Margutti is an assistant professor of physics and astronomy in Northwestern’s Weinberg College of Arts and Sciences and a member of CIERA (Center for Interdisciplinary Exploration and Research in Astrophysics). Coppejans is a postdoctoral associate in CIERA and part of Margutti’s transients research group.
FBOTs (pronounced F-bot) are a type of cosmic explosion initially detected in the optical wavelength. So hot that they glow blue, FBOTs reach peak brightness within a matter of days and then quickly fade — much faster than standard supernovae rise and decay. Although astronomers recognized FBOTs as their own class in 2014, they assume these curious anomalies have been dotting our nightsky for much longer.

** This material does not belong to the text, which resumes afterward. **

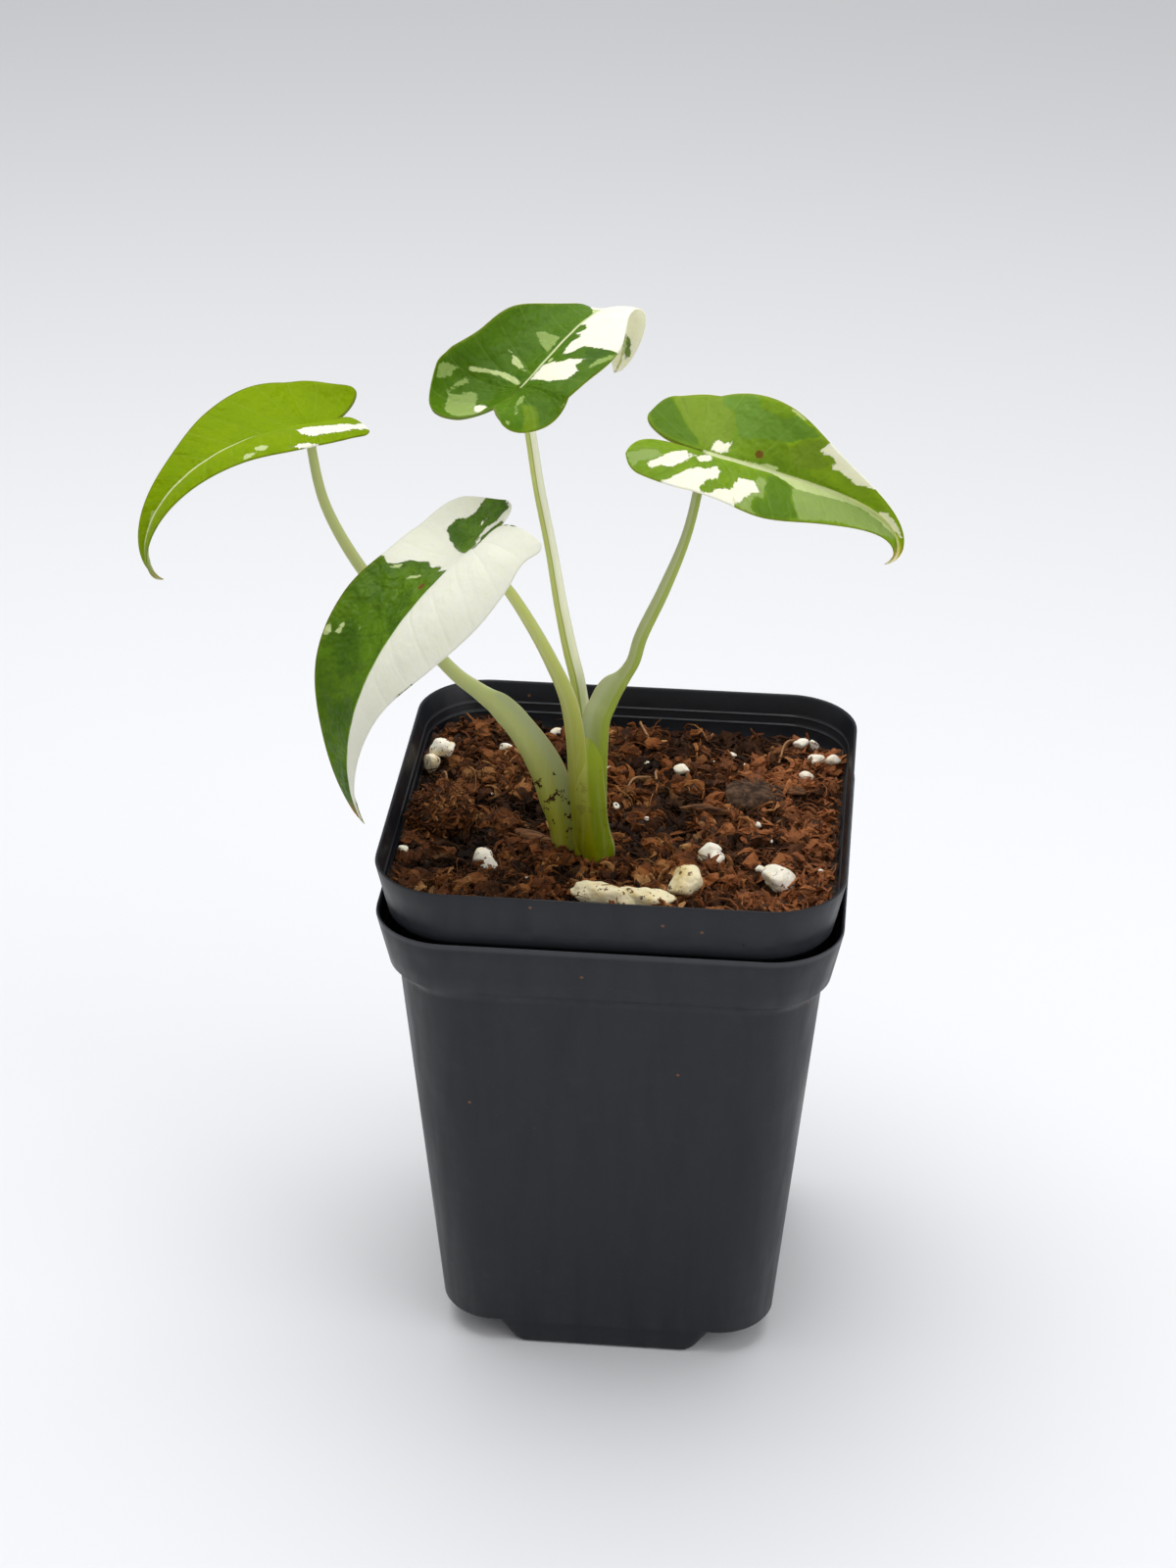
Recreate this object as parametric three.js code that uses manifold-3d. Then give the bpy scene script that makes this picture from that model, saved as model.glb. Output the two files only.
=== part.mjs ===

“These have probably been inside our archives for a long time, but we didn’t recognize them as anything different,” Margutti said. “We saw glitches in other galaxies that we couldn’t explain. But we couldn’t get information outside the optical wavelength, so we couldn’t examine them further. We would just call them ‘weird supernovae.’"
Margutti’s team combines multiple observatories to gather more insight into these mysterious explosions. In 2016, researchers at the Catalina Real-time Transient Survey and the All Sky Automated Supernova Survey (ASAS-SN) independently spotted CSS161010 with optical wavelengths. An ASAS-SN team then approached Margutti and Coppejans to take a closer look using their expertise in X-ray and radio waves.

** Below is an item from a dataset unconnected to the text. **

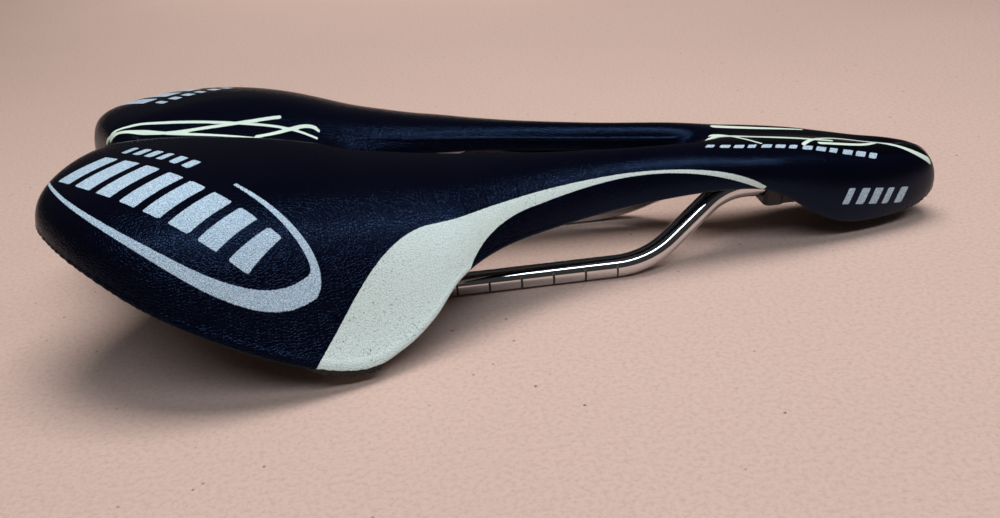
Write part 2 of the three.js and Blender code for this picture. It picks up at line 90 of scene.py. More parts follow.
SKIN = depth(COVER_T, COVER_T, COVER_T)
PAD_OUT = depth(COVER_T + 1.5 * GAP, COVER_T + 2 * GAP, COVER_T + GAP)
PAD_IN = depth(PAD_OUT["top"] + PAD_T, PAD_OUT["side"] + PAD_EDGE_T, PAD_OUT["rise"])
SHELL_OUT = depth(PAD_IN["top"] + GAP, PAD_IN["side"] + GAP, PAD_OUT["rise"])
SHELL_IN = depth(SHELL_OUT["top"] + SHELL_T, SHELL_OUT["side"] + SHELL_T, PAD_OUT["rise"])
HEM_OUT = depth(SHELL_IN["top"] + GAP, SHELL_IN["side"] + GAP, COVER_T)
HEM_IN = depth(HEM_OUT["top"] + COVER_T, HEM_OUT["side"] + COVER_T, 0)
SURFACE = depth(0, 0, 0)


def catmull(rows, t):
    """Rows of control values read at the positions t, smoothly."""
    n = len(rows)
    i = np.minimum(np.floor(t).astype(int), n - 2)
    f = (t - i)[:, None]
    p1, p2 = rows[i], rows[i + 1]
    p0 = np.where((i > 0)[:, None], rows[np.maximum(i - 1, 0)], 2 * p1 - p2)
    p3 = np.where((i + 2 < n)[:, None], rows[np.minimum(i + 2, n - 1)], 2 * p2 - p1)
    return 0.5 * (2 * p1 + (p2 - p0) * f + (2 * p0 - 5 * p1 + 4 * p2 - p3) * f ** 2
                  + (3 * p1 - p0 - 3 * p2 + p3) * f ** 3)


def bezier(a, b, c, d, t):
    s = 1 - t
    return s ** 3 * a + 3 * s * s * t * b + 3 * s * t * t * c + t ** 3 * d


class Form:
    """The saddle's half-sections at stations t; every method gives one row per station."""

    def __init__(self, t):
        r = catmull(SECTIONS, t)
        is_open = (t > HOLE_FIRST) & (t < HOLE_LAST)
        col = [r[:, k:k + 1] for k in range(11)]
        self.t = t
        self.ex, self.ey, self.ez, self.ix, self.iy, self.iz = col[:6]
        self.ey = np.where(((t <= 0) | (t >= LAST))[:, None], 0, self.ey)
        self.iy = np.where(is_open[:, None], np.maximum(self.iy, 0.4), 0)
        self.width = np.hypot(self.ex - self.ix, self.ey - self.iy)
        self.crown_w, self.crown_z = col[6] * self.width, col[7]
        self.flare = np.radians(col[8])
        wall = np.maximum(col[9], 0)
        self.wall, self.full = np.radians(wall), col[10]
        self.open = np.where(is_open[:, None], np.minimum(wall / 60, 1), 0)

    def inner(self, d, n, wall_gap, follow):
        """(w, z) from the inner end up to the crown."""
        t = (1 - np.arange(n + 1) / n)[None]
        rise = self.crown_z - self.iz
        near_end = 0.45 * self.crown_w * np.cos(self.wall)
        w = bezier(self.crown_w, 0.5 * self.crown_w, near_end, 0 * rise, t)
        z = bezier(self.crown_z, self.crown_z, self.iz + 0.6 * rise * np.sin(self.wall), self.iz, t)
        up = np.where(self.open > 0, (z - self.iz) / np.where(rise == 0, 1, rise), 1)
        shut = z - d["top"]
        opened = z - d["top"] * up if follow else self.crown_z - d["top"] + 0 * z
        shift = np.where(self.open > 0, wall_gap, 0)
        along = shift + w * (self.crown_w - shift) / self.crown_w
        return along, (1 - self.open) * shut + self.open * opened

    def outer(self, d, n):
        """(w, z) from the crown down to the lower edge."""
        t = (np.arange(n + 1) / n)[None]
        drop = self.crown_z - self.ez
        w = bezier(self.crown_w, self.crown_w + self.full * (self.width - self.crown_w),
                   self.width - 0.5 * drop * np.sin(self.flare), self.width, t)
        z = bezier(self.crown_z, self.crown_z, self.ez + 0.5 * drop * np.cos(self.flare), self.ez, t)
        kw = (self.width - d["side"] - self.crown_w) / (self.width - self.crown_w)
        ez = self.ez + d["rise"]
        kz = (self.crown_z - d["top"] - ez) / drop
        return self.crown_w + (w - self.crown_w) * kw, ez + (z - self.ez) * kz

    def hem_height(self):
        return np.minimum(HEM, 0.6 * (self.crown_z - HEM_IN["top"] - self.ez))

    def cut_by_height(self, curve, z0, z1, n):
        """n + 1 points of a curve between two heights, lowest first."""
        w, z = curve[0][:, ::-1], curve[1][:, ::-1]
        f = (np.arange(n + 1) / n)[None]
        target = z0 + (z1 - z0) * f
        out = np.array([np.interp(target[i], z[i], w[i]) for i in range(len(z))])
        return out, target

    def lip_start(self):
        w, z = self.inner(SKIN, 40, COVER_T, True)
        level = self.crown_z - PAD_IN["top"]
        hit = np.argmax(z > level, axis=1)
        start = w[np.arange(len(w)), hit][:, None] + GAP
        return np.where(self.open > 0, start, 0)

    def space(self, curve):
        """Curve points as (station, point, xyz) in millimetres, right-hand rule, left half."""
        w, z = curve
        x = self.ix + (self.ex - self.ix) / self.width * w
        y = np.maximum(self.iy + (self.ey - self.iy) / self.width * w, 0)
        return np.stack([x + 0 * z, y + 0 * z, z + 0 * w], -1)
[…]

Because Northwestern has remote access to the Keck Observatory, which has the largest optical and infrared telescopes in the U.S., they were able to observe the phenomenon directly. (Northwestern is one of only four institutions in the U.S. to have such access.)

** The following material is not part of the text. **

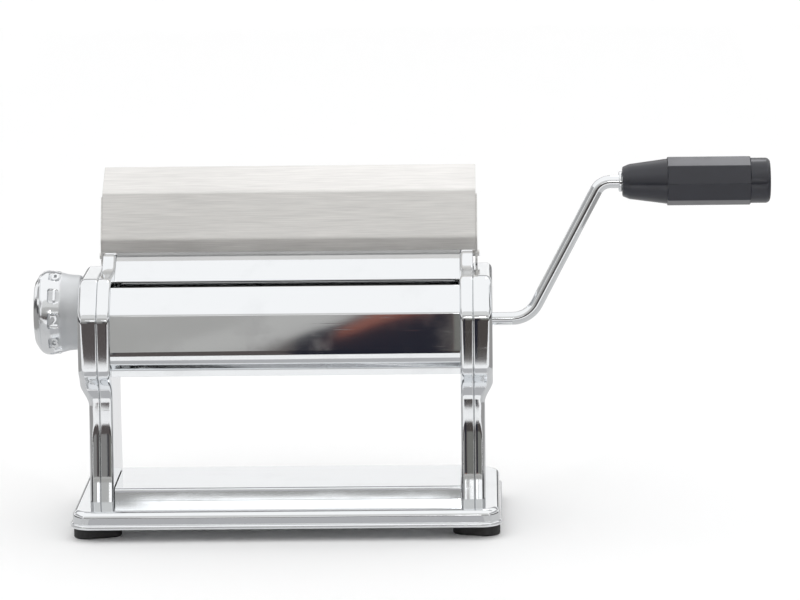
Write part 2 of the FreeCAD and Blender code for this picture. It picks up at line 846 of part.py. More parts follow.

“The optical wavelengths can tell us about the particles moving slowly in an explosion. But ‘moving slowly’ is still 10,000 kilometers per second,” Margutti said. “If you want to see the faster particles, then you have to use X-rays and radio waves. Then you can put them all together to see a more complete picture.”
Although the astrophysicists concluded that CSS161010 is definitely an FBOT, they may never know its true, underlying nature. It simply flared up and then faded too quickly. Still, they have a guess.
“We think it’s a very rare type of stellar explosion,” Coppejans said. “Although it is less likely, CSS161010 could instead be a star being eaten by a medium-sized black hole.”
“The Cow and CSS161010 were very different in how fast they were able to speed up these outflows,” Margutti said. “But they do share one thing — this presence of a black hole or neutron star inside. That’s the key ingredient.”
CSS161010’s strange home
Before astronomers spotted CSS161010, they had not noticed the tiny galaxy in which it resided. The amazingly bright FBOT drew attention to a dwarf galaxy near the constellation Eridanus, which is shaped like a river in the southern celestial hemisphere. The host galaxy contains about 10 million stars, whereas the Milky Way comprises billions. With remote access to the Keck telescopes in Hawaii, the Northwestern researchers were able to glimpse the tiny galaxy, which looked like nothing more than a small smudge.
So far, astronomers have only found bright FBOTs like CSS161010 and the Cow in these tiny galaxies, which gives a clue into their nature. Although Margutti and Coppejans have not yet fully explored these clues, they speculate that tiny galaxies might be more likely to harbor transients because these galaxies contain such low levels of metals. (Astronomers use the word “metals” to include all materials except hydrogen and helium.)
The amount of metals affects how much mass stars lose throughout their lifetimes in the form of stellar wind. A star without metals can potentially retain more of its mass, producing a bigger explosion at the end of its life.
Giacomo Terreran, a postdoctoral associate at CIERA, took the Keck observations to investigate the galaxy and help understand the FBOT within it.
“Every time a star dies or neutron stars merge, they give metals back to the environment,” Terreran said. “Tiny galaxies have a tiny amount of metals because not many stars have died there. This has an impact on how other stars live their lives. We believe that it’s not by chance that we only find these very rare transients in these tiny galaxies.”
For this work, an international team of astrophysicists used Keck Observatory’s Low-Resolution Imaging Spectrometer and Deep Imaging and Multi-Object Spectrograph, the Multiple Mirror Telescope, the Chandra X-ray Observatory, the Karl J. Jansky Very Large Array and the Giant Metrewave Radio Telescope.
The study, “A mildly relativistic outflow from the energetic, fast-rising blue optical transient CSS161010 in a dwarf galaxy,” was partially supported by the Heising-Simons Foundation (award number 2018-0911), NASA (award number 80NSSC19K0384) and the National Science Foundation (award numbers AST-1909796 and PHY-1748958).